There are different reasons why the IOP may not have been reduced
with the initial agent, including lack of response or poor
compliance with the clinician faced with a decision of how to proceed.
Switching to a drug within the same class, such as going from
one PG to another (intra-class switches) is controversial, since it is
not proven that such switches work. Switch studies with PGs have
shown that the medication switched to always performs better.
However, one problem is that most switch studies have been conducted
over only short periods, usually about 30 days. The improved
efficacy may be due to the second drug’s greater response,
but other possible reasons for this reduction include improved compliance
or fluctuations in IOP (regression to the mean).
If the medication is effective but further reduction is needed, either
because the IOP is above the target goal or progression is identified,
the practitioner may choose an additional medication. If a
PG is the initial agent, the second agent may be a beta-blocker, alpha
agonist or topical CAI. A beta-blocker offers the convenience
of once-per-day use; thus the patient would take it in the morning
and take the PG at nighttime. When added to a PG, topical CAIs
may be more effective at lowering IOP than beta-blockers. But, topical
CAIs require twice-per-day dosage. If a patient is on a PG along
with a beta-blocker or topical CAI and further IOP reduction is
needed, then either of these drugs may be discontinued and a
fixed-combination agent containing timolol and dorzolamide
(Cosopt) begun. It is important to stress to patients taking two
medications that they should wait five minutes before instilling the
second agent to avoid washing the first from the eye. Also, remember
to instruct patients taking beta-blockers to close their eyes or
occlude their punctum for three minutes. This will reduce systemic
absorption, improve efficacy and reduce side effects. Argon or Selective
Laser Trabeculoplasty and filter surgery become options when
the patient is progressing or the IOP is above the target level, and
several medical options have been tried (see chapter 8).
In some cases, even with patients who respond well to initial
therapy, the IOP may slowly rise over time. Such increases could be
due to the glaucoma worsening, problems with compliance or the
development of tachyphylaxis. The two questions to ask are: Is the
drug effective, and is it being used? If the IOP is elevated, instill
the medication and measure the IOP several hours later. Also, observe
the patient’s drop instillation technique to determine if the
drug is getting into the eye. And finally, the reverse monocular trial
may be helpful to address whether tachyphylaxis has developed.
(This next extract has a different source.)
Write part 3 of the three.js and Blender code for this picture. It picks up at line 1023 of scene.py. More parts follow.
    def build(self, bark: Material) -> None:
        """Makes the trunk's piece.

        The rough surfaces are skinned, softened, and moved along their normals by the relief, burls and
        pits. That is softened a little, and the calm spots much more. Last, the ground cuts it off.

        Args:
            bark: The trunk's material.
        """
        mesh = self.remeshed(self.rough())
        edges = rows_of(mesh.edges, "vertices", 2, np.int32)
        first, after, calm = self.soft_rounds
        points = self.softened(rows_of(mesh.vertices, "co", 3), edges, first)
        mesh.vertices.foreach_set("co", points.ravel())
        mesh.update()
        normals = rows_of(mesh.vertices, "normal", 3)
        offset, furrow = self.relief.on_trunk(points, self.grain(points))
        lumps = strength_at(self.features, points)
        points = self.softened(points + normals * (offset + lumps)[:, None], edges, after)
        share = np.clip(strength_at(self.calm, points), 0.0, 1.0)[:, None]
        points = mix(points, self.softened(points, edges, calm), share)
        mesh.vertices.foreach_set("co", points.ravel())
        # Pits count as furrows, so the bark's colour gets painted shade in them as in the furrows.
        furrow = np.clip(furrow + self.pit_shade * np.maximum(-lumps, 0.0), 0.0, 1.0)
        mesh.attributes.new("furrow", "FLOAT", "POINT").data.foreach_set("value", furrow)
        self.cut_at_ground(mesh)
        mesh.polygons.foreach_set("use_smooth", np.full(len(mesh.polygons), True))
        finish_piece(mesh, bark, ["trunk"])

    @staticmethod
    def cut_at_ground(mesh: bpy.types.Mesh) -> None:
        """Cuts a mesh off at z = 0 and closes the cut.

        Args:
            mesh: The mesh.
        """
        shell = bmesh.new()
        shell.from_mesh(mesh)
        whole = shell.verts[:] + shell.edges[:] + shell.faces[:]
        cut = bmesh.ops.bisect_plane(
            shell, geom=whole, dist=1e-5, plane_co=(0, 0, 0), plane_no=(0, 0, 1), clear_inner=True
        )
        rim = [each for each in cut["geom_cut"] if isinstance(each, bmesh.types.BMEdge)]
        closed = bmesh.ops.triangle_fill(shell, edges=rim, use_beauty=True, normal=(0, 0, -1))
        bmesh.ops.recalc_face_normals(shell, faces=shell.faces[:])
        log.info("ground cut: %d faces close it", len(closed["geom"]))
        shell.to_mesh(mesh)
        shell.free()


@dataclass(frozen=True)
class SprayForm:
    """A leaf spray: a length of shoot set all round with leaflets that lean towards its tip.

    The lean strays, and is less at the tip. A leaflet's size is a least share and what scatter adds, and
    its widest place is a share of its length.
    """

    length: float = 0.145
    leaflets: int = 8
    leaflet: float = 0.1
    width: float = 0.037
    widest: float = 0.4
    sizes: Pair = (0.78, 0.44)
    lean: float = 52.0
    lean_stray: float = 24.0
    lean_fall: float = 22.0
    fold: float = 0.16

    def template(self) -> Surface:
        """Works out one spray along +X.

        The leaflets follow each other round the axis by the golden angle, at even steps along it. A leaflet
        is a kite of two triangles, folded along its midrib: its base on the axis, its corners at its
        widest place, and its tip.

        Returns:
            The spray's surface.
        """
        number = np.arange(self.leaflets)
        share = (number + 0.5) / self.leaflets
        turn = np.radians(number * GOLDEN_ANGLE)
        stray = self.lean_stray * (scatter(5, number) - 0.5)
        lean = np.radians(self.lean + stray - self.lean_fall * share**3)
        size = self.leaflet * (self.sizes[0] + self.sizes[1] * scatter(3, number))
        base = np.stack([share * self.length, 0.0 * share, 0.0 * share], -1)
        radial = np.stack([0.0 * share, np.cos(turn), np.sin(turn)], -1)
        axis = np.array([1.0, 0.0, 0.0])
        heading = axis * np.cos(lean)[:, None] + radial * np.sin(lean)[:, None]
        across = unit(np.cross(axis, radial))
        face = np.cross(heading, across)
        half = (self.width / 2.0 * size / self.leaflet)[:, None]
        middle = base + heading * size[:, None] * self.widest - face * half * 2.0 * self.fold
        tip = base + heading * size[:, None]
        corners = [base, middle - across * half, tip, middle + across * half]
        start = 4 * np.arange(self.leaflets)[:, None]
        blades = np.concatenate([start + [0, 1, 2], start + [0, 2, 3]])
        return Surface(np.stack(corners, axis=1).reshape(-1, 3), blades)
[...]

In this trial, the drug is temporarily discontinued in one eye and
continued in the other. If tolerance has developed, there will be little
change in the untreated eye’s IOP over the next several weeks.
However, a rising IOP proves the drug is effective and should be
continued, but an additional agent is necessary.
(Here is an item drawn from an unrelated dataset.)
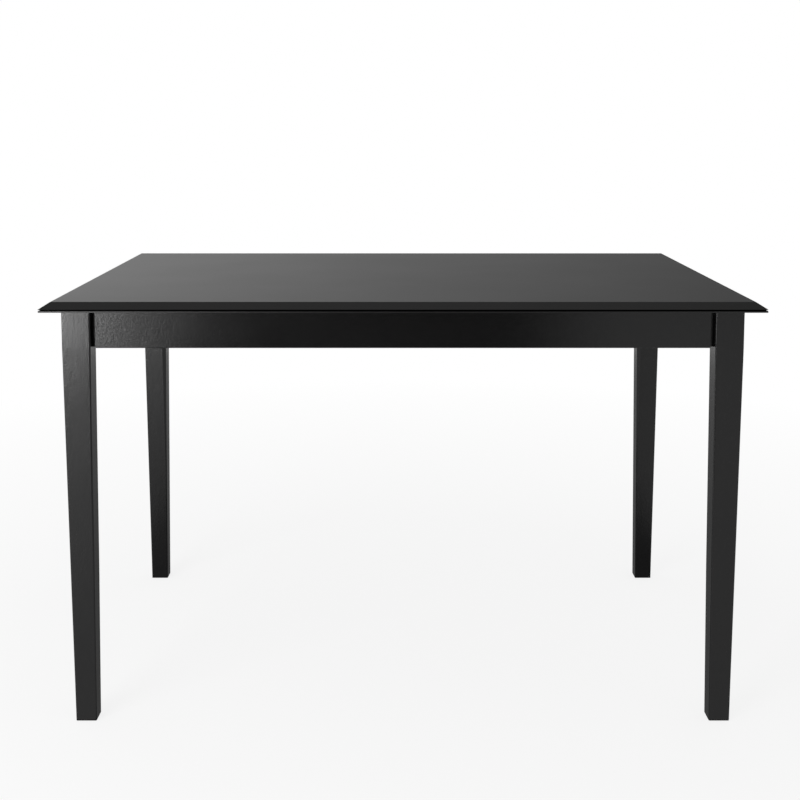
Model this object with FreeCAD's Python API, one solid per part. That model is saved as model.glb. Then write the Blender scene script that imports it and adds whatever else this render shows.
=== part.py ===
"""Dining table: a bevelled top on four aprons and four tapered legs.

The legs are bolted to corner blocks inside the aprons, so each leg comes off for
moving. All sizes are in millimetres. The origin is on the floor under the middle
of the table, +X runs along its length, the front is at -Y and +Z is up.
"""

import FreeCAD, Part
import math
import os

# Whole table
table_length = 1219.0
table_width = 813.0
table_height = 746.0

# Tabletop and the moulding round its edge, from the bevel down to the lip
top_thickness = 16.1
bevel_run = 16.6
bevel_drop = 10.8
bevel_arris_radius = 4.0
nose_height = 0.5
crease_height = 2.0
crease_depth = 3.0
lip_round_radius = 0.6

# Legs
leg_inset = 30.5
leg_top_side = 48.8
leg_taper = 6.5
leg_edge_radius = 2.5
leg_chamfer_depth = 7.0

# Aprons, with the slot that is rebated into the face beside each leg
apron_height = 65.5
apron_thickness = 20.0
apron_setback = 2.0
apron_edge_radius = 1.5
slot_width = 8.4
slot_depth = 14.0

# Corner blocks
corner_block_thickness = 22.0
corner_block_gap = 3.0
corner_block_lift = 3.0
corner_block_edge_radius = 2.0

# Hanger bolts and what is on them
bolt_diameter = 8.0
bolt_tip_cover = 20.0
bolt_point_length = 6.0
bolt_end_beyond_nut = 4.0
bolt_end_chamfer = 1.0
bolt_hole_clearance = 1.0
bolt_height_shares = (0.25, 0.75)
thread_clearance = 0.2
flat_washer_diameter = 16.0
flat_washer_thickness = 1.6
spring_washer_diameter = 13.0
spring_washer_thickness = 2.0
spring_washer_split = 1.5
washer_hole_clearance = 0.4
nut_across_flats = 13.0
nut_height = 6.5
nut_corner_chamfer = 0.7

# Wood screws with pan heads
screw_diameter = 4.0
screw_head_diameter = 8.0
screw_head_height = 2.6
screw_head_round = 1.2
screw_recess_width = 1.2
screw_recess_length = 4.4
screw_recess_depth = 1.4
screw_point_length = 3.0
screw_tip_cover = 5.0
screw_hole_clearance = 0.5
counterbore_clearance = 1.0

# Where the screws of the corner blocks sit
side_screw_grip = 9.0
side_screw_height_shares = (0.22, 0.78)
top_screw_grip = 20.0
top_screw_offset = 18.0

# Fixing blocks in the angle between aprons and top
fixing_block_side = 20.0
fixing_block_length = 60.0
fixing_block_chamfer = 5.0
fixing_screw_offset = 15.0
fixing_block_place_share = 0.5

# Centre rail and its angle brackets
rail_thickness = 18.0
rail_height = 45.0
rail_edge_radius = 1.5
rail_screw_place_shares = (-0.6, 0.0, 0.6)
bracket_flange = 26.0
bracket_height = 30.0
bracket_thickness = 2.0
bracket_bend_radius = 3.0
bracket_screw_offset = 16.0
bracket_screw_spacing = 16.0
bracket_screw_length = 12.0

# Foot glides
glide_diameter = 22.0
glide_thickness = 2.0
glide_edge_radius = 0.8
nail_diameter = 2.0
nail_length = 14.0
nail_point_length = 2.0
nail_head_diameter = 6.0
nail_head_height = 0.8
nail_head_recess = 0.5

# One overrun serves all cuts, and one tolerance finds edges by their place
overrun = 1.0
place_tolerance = 0.001

CORNERS = {
    "front_left": (-1, -1),
    "front_right": (1, -1),
    "back_left": (-1, 1),
    "back_right": (1, 1),
}

ORIGIN = FreeCAD.Vector(0, 0, 0)
ALONG_X = FreeCAD.Vector(1, 0, 0)
ALONG_Y = FreeCAD.Vector(0, 1, 0)
UP = FreeCAD.Vector(0, 0, 1)
ROOT_TWO = math.sqrt(2)

# Planes that several pieces share, in the corner where x and y are positive
top_underside = table_height - top_thickness
apron_bottom = top_underside - apron_height
leg_outer_x = table_length / 2 - leg_inset
leg_outer_y = table_width / 2 - leg_inset
leg_inner_x = leg_outer_x - leg_top_side
leg_inner_y = leg_outer_y - leg_top_side
leg_centre_x = (leg_outer_x + leg_inner_x) / 2
leg_centre_y = (leg_outer_y + leg_inner_y) / 2
apron_outer_x = leg_outer_x - apron_setback
apron_outer_y = leg_outer_y - apron_setback
apron_inner_x = apron_outer_x - apron_thickness
apron_inner_y = apron_outer_y - apron_thickness

# Places along the line from the leg's inner corner into the leg: the block lies before it
block_outer = leg_chamfer_depth - corner_block_gap
block_inner = block_outer - corner_block_thickness
block_bottom = apron_bottom + corner_block_lift


def box(low, high):
    """A box from its lowest corner to its highest corner."""
    return Part.makeBox(high[0] - low[0], high[1] - low[1], high[2] - low[2], FreeCAD.Vector(*low))


def cylinder(diameter, length, start, direction):
    """A cylinder that runs from a point in a direction."""
    return Part.makeCylinder(diameter / 2, length, start, direction)


def in_corner(shape, signs):
    """The shape of the positive corner, mirrored into the corner with these signs."""
    if signs[0] < 0:
        shape = shape.mirror(ORIGIN, ALONG_X)
    if signs[1] < 0:
        shape = shape.mirror(ORIGIN, ALONG_Y)
    return shape


def in_all_corners(shapes):
    """Each shape of the positive corner, in all four corners."""
    return [in_corner(shape, signs) for shape in shapes for signs in CORNERS.values()]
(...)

The management of ocular hypertension and glaucoma is an art
that requires the clinician to make an ongoing series of decisions
and adjustments over the patient’s lifetime to ensure the IOP remains
at acceptable levels and the condition does not worsen. Periodic
monitoring of the optic nerve and visual fields are also
necessary. The doctor needs to consider both the short and longterm
view to ensure occurs throughout the lifetime of their patient.